(begin)
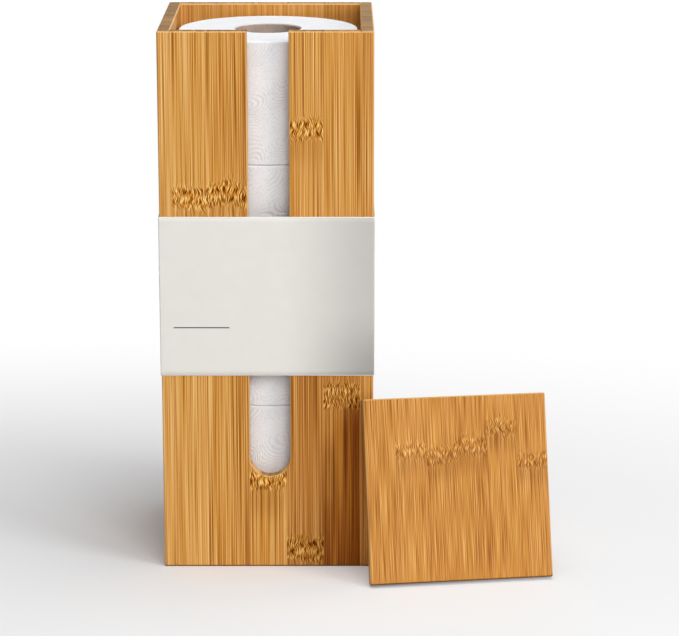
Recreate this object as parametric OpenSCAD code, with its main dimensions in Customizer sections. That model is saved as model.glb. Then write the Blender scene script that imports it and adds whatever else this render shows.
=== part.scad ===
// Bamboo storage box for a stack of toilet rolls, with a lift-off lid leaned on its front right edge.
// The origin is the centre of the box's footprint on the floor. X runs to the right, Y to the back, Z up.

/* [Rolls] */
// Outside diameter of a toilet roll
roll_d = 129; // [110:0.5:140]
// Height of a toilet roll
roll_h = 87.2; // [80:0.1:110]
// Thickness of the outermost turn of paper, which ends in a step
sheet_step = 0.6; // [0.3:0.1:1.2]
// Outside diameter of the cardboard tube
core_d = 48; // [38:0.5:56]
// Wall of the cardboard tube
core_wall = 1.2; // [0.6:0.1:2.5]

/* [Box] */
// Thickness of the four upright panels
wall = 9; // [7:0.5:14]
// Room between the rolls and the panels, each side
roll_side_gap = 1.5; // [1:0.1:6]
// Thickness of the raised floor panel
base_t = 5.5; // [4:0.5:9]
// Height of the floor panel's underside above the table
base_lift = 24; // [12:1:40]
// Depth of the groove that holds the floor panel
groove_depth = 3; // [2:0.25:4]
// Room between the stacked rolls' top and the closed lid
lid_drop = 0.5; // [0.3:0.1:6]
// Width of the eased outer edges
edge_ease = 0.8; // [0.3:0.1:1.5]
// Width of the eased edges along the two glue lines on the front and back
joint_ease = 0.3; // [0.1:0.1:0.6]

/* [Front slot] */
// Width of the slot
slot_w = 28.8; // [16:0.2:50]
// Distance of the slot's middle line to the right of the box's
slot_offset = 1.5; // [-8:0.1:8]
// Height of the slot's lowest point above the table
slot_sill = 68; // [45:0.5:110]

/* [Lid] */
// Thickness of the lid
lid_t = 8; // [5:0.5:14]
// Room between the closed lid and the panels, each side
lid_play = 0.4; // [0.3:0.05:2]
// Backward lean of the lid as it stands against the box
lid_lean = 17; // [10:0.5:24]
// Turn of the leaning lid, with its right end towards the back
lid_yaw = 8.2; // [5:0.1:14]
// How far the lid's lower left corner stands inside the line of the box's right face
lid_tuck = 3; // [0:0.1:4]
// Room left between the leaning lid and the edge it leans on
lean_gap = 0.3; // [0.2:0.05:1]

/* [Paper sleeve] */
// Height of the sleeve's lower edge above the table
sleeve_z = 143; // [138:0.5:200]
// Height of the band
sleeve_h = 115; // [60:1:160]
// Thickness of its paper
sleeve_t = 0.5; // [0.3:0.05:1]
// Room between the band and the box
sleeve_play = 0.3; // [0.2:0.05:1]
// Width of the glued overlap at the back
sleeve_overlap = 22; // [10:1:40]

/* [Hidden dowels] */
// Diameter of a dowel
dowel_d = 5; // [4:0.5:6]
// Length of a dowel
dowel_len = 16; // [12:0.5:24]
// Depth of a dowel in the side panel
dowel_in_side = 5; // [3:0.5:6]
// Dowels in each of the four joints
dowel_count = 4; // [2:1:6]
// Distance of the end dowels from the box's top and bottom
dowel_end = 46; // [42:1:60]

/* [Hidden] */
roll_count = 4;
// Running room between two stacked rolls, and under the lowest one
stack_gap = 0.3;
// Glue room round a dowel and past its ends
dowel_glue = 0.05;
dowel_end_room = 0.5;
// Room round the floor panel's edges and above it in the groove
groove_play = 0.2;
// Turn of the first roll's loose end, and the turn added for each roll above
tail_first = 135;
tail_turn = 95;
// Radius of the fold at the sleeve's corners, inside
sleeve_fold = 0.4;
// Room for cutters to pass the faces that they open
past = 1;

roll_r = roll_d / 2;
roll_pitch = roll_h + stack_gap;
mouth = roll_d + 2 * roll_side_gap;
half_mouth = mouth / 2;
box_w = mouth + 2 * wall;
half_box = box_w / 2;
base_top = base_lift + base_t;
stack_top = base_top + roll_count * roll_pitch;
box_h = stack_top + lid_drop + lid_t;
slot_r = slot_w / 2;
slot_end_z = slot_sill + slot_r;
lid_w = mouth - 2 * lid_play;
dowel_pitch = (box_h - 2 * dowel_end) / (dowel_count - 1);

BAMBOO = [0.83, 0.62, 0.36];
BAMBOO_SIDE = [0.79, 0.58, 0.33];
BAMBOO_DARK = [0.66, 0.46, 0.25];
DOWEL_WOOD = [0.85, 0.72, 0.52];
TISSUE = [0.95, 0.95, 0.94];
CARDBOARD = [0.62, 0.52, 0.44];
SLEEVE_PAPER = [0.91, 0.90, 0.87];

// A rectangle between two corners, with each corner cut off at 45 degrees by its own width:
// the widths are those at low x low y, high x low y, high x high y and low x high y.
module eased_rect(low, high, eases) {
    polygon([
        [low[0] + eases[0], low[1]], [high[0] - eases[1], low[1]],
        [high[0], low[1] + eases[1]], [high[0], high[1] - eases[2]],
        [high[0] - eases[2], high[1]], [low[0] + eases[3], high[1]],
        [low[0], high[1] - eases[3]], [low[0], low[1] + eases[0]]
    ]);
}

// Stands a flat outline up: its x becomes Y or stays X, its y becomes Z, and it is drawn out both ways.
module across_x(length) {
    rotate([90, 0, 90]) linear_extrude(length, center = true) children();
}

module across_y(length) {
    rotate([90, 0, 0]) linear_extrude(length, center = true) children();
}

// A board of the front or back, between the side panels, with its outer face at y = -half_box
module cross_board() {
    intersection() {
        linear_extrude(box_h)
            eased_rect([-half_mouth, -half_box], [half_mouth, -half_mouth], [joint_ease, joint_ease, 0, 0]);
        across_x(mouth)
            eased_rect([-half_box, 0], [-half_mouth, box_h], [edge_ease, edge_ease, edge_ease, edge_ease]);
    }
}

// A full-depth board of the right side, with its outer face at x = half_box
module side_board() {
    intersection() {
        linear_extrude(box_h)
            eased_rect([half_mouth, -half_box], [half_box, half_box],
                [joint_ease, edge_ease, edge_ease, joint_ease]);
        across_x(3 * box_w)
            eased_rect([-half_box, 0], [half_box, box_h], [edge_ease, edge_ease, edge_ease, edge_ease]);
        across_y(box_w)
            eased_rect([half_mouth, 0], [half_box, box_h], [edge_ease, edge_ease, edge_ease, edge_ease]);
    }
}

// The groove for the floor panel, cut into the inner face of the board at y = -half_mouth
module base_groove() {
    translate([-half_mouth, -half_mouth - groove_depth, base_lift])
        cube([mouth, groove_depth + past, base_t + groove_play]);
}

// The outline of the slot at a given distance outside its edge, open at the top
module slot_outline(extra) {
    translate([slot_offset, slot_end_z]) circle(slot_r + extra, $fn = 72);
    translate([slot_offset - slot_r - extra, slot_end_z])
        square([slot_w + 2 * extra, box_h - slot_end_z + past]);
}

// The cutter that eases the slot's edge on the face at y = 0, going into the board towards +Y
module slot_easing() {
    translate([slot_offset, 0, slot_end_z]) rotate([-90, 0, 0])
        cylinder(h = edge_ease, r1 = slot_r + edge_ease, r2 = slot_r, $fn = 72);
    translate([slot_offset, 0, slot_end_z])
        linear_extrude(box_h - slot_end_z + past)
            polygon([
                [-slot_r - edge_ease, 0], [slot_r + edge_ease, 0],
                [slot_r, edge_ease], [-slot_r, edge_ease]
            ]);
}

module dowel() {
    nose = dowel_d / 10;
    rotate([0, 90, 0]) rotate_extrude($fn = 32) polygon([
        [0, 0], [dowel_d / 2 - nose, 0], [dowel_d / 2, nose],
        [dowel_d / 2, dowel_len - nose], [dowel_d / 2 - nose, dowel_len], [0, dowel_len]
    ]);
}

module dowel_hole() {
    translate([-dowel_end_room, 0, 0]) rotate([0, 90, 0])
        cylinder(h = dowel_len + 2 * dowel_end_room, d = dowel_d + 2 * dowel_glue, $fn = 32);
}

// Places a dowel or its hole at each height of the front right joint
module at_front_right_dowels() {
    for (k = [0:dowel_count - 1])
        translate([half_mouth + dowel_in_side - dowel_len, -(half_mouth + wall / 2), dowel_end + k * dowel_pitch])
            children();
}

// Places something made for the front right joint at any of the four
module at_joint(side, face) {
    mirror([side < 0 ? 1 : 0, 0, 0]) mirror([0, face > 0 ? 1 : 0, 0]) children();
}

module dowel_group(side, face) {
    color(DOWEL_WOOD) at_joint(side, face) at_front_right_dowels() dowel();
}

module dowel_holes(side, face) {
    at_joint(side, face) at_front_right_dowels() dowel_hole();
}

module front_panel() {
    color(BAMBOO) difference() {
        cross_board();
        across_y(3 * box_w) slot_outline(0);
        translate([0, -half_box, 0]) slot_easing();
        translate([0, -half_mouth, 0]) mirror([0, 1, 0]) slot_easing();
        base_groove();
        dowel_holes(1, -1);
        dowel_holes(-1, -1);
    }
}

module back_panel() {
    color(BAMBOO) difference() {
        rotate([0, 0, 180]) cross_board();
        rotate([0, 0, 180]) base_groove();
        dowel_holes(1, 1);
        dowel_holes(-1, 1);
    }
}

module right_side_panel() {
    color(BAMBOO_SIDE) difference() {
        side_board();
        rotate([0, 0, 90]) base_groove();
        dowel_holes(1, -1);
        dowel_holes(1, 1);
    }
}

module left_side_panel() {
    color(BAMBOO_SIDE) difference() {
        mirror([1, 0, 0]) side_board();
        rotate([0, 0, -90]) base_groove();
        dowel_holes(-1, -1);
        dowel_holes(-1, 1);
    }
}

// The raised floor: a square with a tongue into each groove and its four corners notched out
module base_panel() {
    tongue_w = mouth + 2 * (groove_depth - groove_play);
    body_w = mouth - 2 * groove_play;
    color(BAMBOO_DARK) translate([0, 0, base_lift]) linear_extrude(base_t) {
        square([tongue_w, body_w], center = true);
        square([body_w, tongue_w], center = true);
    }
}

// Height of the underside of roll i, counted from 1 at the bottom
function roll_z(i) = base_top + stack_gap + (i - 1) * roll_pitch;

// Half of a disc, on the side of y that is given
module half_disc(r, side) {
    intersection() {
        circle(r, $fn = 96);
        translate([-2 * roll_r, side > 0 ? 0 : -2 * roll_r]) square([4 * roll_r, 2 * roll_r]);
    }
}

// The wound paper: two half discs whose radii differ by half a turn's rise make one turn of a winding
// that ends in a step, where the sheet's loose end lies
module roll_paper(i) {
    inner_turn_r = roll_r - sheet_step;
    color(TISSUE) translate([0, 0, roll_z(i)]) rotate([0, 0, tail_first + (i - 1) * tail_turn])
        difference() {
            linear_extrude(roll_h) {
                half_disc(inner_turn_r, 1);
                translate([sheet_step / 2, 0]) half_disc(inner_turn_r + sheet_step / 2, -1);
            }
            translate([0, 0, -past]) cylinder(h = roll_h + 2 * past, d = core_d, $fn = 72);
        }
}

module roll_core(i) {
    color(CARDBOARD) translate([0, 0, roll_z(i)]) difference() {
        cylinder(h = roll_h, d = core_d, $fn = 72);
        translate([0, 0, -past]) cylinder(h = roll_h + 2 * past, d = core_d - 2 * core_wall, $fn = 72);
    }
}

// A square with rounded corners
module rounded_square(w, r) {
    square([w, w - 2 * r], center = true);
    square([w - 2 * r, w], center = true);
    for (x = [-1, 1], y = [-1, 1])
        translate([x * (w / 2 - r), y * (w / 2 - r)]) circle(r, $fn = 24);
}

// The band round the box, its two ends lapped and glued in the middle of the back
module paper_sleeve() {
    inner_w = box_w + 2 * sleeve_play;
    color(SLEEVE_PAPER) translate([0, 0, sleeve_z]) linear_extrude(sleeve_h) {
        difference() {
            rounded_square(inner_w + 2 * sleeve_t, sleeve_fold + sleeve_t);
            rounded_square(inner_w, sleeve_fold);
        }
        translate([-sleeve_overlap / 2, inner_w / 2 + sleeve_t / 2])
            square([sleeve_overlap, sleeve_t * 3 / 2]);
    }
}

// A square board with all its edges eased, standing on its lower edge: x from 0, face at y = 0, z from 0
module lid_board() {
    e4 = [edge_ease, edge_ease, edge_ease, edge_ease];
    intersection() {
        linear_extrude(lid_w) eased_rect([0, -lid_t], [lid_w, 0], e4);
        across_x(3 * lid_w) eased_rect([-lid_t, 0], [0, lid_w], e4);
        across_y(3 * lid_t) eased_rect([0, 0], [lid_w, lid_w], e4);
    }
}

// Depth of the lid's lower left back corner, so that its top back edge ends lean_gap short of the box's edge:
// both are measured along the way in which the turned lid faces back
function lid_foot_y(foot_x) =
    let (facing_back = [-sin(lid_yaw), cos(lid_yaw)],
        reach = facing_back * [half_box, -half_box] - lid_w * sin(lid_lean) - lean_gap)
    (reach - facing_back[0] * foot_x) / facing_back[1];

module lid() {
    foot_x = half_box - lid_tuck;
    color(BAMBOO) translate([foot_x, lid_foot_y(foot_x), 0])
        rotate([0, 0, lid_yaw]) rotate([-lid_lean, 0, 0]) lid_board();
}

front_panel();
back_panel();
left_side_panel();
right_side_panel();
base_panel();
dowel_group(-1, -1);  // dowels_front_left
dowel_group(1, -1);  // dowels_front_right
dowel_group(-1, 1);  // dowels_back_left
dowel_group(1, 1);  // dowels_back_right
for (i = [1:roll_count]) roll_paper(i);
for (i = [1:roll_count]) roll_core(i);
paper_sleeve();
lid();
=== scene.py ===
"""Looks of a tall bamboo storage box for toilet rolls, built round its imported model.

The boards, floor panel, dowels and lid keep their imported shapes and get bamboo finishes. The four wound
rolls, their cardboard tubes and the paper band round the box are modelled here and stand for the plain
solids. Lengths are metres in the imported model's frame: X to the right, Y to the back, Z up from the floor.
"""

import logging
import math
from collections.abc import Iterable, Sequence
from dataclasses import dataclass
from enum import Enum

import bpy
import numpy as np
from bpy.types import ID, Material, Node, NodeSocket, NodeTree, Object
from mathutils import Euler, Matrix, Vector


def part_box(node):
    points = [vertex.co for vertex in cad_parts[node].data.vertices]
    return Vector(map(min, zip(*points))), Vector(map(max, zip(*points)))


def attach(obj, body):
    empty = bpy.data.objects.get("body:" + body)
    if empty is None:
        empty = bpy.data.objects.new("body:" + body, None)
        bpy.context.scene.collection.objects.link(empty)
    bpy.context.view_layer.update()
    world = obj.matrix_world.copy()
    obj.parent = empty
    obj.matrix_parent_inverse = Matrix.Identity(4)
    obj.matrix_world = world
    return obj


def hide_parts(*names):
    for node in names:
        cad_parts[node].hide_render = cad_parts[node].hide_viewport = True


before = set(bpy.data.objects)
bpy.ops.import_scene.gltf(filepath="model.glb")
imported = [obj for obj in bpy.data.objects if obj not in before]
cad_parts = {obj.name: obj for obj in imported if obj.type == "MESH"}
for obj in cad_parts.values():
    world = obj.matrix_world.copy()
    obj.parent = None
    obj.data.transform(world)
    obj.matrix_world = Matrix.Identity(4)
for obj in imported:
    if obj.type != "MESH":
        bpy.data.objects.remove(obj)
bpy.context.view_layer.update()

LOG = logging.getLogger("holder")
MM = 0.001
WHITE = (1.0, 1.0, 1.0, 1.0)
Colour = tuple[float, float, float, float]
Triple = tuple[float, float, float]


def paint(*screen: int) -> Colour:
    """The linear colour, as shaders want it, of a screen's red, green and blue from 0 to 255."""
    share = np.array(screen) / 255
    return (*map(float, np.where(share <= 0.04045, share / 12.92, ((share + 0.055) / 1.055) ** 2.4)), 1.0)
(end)
### [TASK]
In the listing above, locate the line with "front_panel();" and the line with "from enum import Enum", then extract exactly those lines and every line between them, and nothing more.

### [ANSWER TO THIS PROBLEM]
front_panel();
back_panel();
left_side_panel();
right_side_panel();
base_panel();
dowel_group(-1, -1);  // dowels_front_left
dowel_group(1, -1);  // dowels_front_right
dowel_group(-1, 1);  // dowels_back_left
dowel_group(1, 1);  // dowels_back_right
for (i = [1:roll_count]) roll_paper(i);
for (i = [1:roll_count]) roll_core(i);
paper_sleeve();
lid();
=== scene.py ===
"""Looks of a tall bamboo storage box for toilet rolls, built round its imported model.

The boards, floor panel, dowels and lid keep their imported shapes and get bamboo finishes. The four wound
rolls, their cardboard tubes and the paper band round the box are modelled here and stand for the plain
solids. Lengths are metres in the imported model's frame: X to the right, Y to the back, Z up from the floor.
"""

import logging
import math
from collections.abc import Iterable, Sequence
from dataclasses import dataclass
from enum import Enum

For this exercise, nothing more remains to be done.